NEJS 135b Philosophy of Jewish Education
[ dl ]
What should Jewish education be? What are its legitimate goals? What are the competing visions of an educated Jew, and how do these influence educational practice? How is Jewish education similar to and different from other kinds of religious education? Usually offered every second year.
Jon Levisohn

NEJS 169b From Sunday Schools to Birthright: History of American Jewish Education
[ hum ]

Empowers students to articulate a reality-based, transformative vision of Jewish education that is grounded in an appreciation for the history and sociology of American Jewish education. It will familiarize students with and contextualize the present Jewish educational landscape, through the use of historical case studies and current research, encouraging students to view the field from an evolutionary perspective. The seminar will address Jewish education in all its forms, including formal and informal settings (e.g., schools, camps, youth groups, educational tourism). Usually offered every third year.

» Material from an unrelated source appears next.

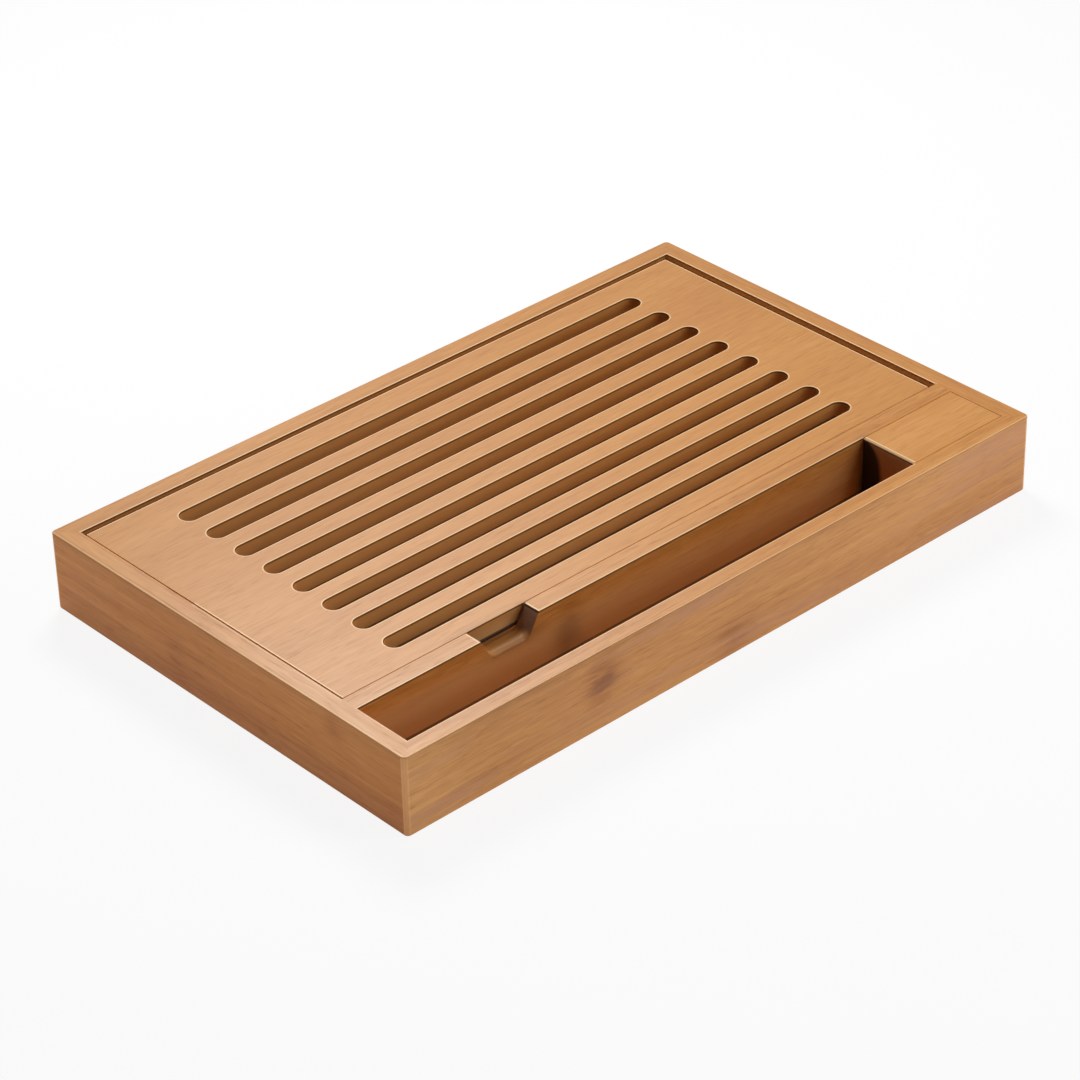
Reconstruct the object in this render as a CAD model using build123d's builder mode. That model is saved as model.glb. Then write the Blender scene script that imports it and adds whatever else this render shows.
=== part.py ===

NEJS 170a Studying Sacred Texts
[ hum ]

What does it mean to study a sacred text? What are the problems with doing so? What is sacred about a sacred text? How is studying a sacred text similar to and different from studying other texts? How do different religious traditions study texts differently? Usually offered every second year.

NEJS 171a Teaching and Learning the Holocaust and Israel
[ hum ]

Examines why we teach history, how students learn history, the uses of public history, and what history means within a Jewish context. Special emphasis is placed on teaching with primary sources, archival resources, and oral history. Includes a history lesson plan writing project and an introduction to Holocaust education with Facing History and Ourselves. Usually offered every second year.

NEJS 171b Tikkun Olam/Repairing the World: Service and Social Justice in Theory and Practice
[ hum ]

What does tikkun olam mean? What is a life of service? What should one learn from service-learning? Does "social justice" actually do any good? This is a service-learning course, and includes a service component in the field. Usually offered every third year.